Uma vez ampliado o espectro de atuação das fintechs, cumulada com a possibilidade de participação em seu capital de investidores estrangeiros, conforme introduzido pelo Decreto 9.544/18, tornam-se as fintechs (as sociedades de crédito direto e de sociedades de empréstimo entre pessoas) um negócio ainda mais atrativo e de crescimento exponencial na economia.

Nesta linha de inovações que vem sendo introduzidas ao mercado cambial e financeiro, o Decreto Presidencial nº. 10.029, de 26/09/2019, prevê autorização para que o BACEN reconheça como de interesse do Governo Brasileiro a instalação, no país, de novas agências de instituições financeiras domiciliadas no exterior e o aumento do percentual de participação, no capital de instituições financeiras com sede no país, de pessoas físicas ou jurídicas residentes ou domiciliadas no exterior.

Com base em tal previsão legal, passou a ser transferida apenas ao BACEN a competência (antes do BACEN e do Presidente da República, que precisavam autorizar expressamente, salvo alguns casos, a entrada de capital estrangeiro no setor bancário do Brasil) para reconhecer como de interesse do Governo Brasileiro a instalação de instituições e aumento da participação de capital estrangeiro.

A regulamentação desta matéria dependerá, ainda, de normas a serem ainda editadas pelo CMN e BACEN, não havendo previsão concreta de quando a totalidade das normas será finalizada, motivo pelo qual o projeto de lei prevê o período de vacatio legis de um ano.

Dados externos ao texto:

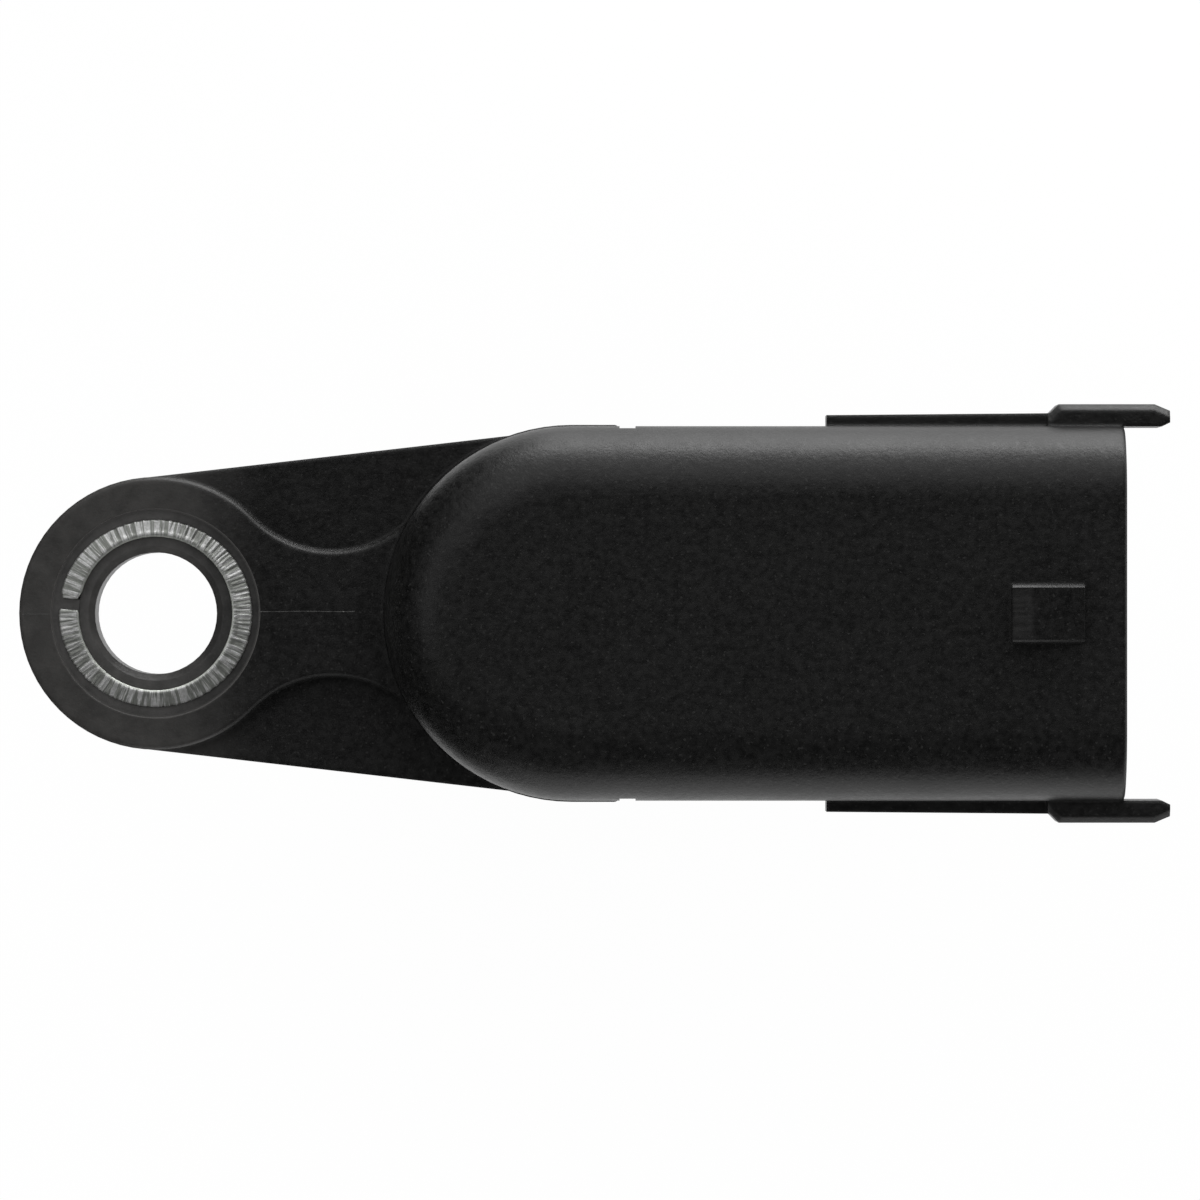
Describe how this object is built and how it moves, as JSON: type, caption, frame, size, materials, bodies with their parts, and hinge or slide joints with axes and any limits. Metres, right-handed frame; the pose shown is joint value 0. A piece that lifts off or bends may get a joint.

No entanto, temos clara a demonstração da intenção do Governo Brasileiro de incentivar o capital externo neste setor e desburocratizar o processo de autorização, que certamente restará claro em tal regulamentação posterior.

O projeto de lei tramita de forma prioritária na Câmara dos Deputados, e, recentemente, foi criada uma comissão especial para analisar o tema do projeto, o que deve ocorrer nos próximos dias. Resta aguardar eventuais alterações que possam ser feitas durante a passagem do projeto de lei pelo Congresso Nacional.